◆ Your task
Look below and pull out each line with the word "model".

◆ Input records
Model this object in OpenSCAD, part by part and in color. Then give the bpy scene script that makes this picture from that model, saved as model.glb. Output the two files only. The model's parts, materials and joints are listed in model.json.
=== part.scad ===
---
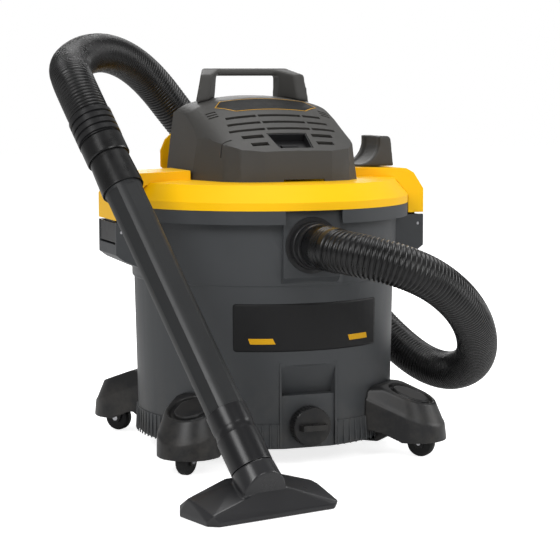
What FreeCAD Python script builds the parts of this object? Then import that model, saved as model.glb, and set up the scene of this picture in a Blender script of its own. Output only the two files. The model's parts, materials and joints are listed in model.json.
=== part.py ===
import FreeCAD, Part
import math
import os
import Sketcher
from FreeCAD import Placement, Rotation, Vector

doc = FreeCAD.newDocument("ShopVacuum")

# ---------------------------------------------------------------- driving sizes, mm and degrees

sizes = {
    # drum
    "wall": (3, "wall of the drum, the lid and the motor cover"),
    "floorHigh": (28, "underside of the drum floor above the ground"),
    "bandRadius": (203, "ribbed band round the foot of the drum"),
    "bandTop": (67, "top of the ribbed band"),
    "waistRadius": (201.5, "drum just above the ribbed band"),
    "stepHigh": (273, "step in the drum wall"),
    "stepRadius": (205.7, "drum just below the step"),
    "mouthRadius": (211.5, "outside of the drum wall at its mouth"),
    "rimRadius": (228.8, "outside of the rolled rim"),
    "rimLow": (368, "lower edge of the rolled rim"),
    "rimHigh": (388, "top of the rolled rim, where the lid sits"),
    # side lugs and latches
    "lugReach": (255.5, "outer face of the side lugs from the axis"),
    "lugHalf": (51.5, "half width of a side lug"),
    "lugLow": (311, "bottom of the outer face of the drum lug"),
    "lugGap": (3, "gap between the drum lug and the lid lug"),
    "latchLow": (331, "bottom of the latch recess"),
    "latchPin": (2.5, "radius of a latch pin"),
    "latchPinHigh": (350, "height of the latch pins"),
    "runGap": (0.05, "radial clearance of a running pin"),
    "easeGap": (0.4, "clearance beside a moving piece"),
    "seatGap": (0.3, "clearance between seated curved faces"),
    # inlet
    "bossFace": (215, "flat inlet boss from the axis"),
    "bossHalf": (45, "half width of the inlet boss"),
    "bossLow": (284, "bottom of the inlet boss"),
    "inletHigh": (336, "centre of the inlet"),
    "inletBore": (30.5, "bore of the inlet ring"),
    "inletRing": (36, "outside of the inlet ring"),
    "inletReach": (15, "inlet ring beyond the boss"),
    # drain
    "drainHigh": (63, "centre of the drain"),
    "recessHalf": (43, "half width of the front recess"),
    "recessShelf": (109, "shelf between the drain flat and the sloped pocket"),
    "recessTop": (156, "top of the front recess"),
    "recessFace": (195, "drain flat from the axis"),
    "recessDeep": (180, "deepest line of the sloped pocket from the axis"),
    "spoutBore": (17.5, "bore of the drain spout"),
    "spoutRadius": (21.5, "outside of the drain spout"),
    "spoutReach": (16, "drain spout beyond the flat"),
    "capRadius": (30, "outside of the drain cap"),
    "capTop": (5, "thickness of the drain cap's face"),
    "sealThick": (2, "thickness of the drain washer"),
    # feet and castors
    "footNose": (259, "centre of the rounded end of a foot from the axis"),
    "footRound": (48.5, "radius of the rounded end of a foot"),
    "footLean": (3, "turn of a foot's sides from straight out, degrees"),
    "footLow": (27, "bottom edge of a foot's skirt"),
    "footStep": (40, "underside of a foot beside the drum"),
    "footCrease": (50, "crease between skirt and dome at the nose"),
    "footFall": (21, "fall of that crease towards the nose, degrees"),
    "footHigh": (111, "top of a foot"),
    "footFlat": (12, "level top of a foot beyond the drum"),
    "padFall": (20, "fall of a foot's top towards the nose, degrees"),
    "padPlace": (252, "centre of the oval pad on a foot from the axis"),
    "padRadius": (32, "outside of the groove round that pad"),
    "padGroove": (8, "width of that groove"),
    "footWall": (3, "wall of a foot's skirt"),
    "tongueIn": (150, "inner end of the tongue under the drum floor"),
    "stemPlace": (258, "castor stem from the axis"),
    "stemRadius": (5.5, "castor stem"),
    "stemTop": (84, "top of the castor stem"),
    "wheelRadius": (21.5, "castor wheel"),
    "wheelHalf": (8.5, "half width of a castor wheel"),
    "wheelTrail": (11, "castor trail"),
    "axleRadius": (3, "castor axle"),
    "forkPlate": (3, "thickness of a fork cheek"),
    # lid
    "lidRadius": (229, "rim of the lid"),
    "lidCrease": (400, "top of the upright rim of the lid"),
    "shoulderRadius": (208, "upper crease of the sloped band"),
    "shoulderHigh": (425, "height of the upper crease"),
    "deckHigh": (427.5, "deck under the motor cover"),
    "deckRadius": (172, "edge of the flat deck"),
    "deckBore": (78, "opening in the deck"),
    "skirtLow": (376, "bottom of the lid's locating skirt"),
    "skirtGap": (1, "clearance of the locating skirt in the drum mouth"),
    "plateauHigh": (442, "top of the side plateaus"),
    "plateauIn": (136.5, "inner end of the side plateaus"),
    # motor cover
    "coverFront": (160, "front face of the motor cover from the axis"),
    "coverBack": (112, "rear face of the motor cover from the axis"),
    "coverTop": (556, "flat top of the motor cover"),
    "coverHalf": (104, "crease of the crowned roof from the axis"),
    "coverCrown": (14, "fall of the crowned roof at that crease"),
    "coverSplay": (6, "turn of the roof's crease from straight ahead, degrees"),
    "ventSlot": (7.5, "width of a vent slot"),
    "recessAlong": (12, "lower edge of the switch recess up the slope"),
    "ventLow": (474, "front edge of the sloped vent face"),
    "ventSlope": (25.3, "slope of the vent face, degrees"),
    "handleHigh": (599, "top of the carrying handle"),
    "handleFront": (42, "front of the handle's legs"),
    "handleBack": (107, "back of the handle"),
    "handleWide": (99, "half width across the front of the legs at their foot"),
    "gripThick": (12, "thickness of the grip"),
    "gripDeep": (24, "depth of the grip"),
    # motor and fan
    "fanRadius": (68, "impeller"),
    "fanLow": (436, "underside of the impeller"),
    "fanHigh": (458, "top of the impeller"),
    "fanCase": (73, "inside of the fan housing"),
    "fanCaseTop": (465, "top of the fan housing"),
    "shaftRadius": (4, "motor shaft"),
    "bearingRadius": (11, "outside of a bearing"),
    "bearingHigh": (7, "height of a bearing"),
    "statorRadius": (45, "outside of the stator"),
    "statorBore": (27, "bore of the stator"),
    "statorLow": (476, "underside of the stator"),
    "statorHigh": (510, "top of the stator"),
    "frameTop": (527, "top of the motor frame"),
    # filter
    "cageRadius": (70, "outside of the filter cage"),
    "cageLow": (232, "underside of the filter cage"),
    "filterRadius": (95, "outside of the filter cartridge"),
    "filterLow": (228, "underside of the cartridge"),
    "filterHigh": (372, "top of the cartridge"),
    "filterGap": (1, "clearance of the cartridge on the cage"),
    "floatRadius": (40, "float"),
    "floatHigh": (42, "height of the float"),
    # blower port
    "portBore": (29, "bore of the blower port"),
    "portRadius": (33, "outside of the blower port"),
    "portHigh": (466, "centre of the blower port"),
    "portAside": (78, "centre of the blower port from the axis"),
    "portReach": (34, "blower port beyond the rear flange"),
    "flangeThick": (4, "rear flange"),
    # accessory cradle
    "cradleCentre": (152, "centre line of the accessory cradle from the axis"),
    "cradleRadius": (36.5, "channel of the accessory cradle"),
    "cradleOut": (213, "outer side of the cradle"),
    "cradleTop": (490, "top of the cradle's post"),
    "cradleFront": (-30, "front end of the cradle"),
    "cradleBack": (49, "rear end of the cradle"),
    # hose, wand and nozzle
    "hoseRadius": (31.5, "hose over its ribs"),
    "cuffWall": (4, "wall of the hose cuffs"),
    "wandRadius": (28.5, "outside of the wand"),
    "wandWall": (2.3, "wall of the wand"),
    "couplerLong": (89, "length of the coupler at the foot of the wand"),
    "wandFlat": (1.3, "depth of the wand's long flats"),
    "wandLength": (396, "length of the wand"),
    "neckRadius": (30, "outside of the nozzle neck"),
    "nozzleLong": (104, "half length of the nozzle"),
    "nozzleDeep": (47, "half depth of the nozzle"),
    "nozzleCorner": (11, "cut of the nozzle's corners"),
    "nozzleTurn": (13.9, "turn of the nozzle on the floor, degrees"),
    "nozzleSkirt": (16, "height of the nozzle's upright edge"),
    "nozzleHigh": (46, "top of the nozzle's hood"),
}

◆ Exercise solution
Model this object in OpenSCAD, part by part and in color. Then give the bpy scene script that makes this picture from that model, saved as model.glb. Output the two files only. The model's parts, materials and joints are listed in model.json.
What FreeCAD Python script builds the parts of this object? Then import that model, saved as model.glb, and set up the scene of this picture in a Blender script of its own. Output only the two files. The model's parts, materials and joints are listed in model.json.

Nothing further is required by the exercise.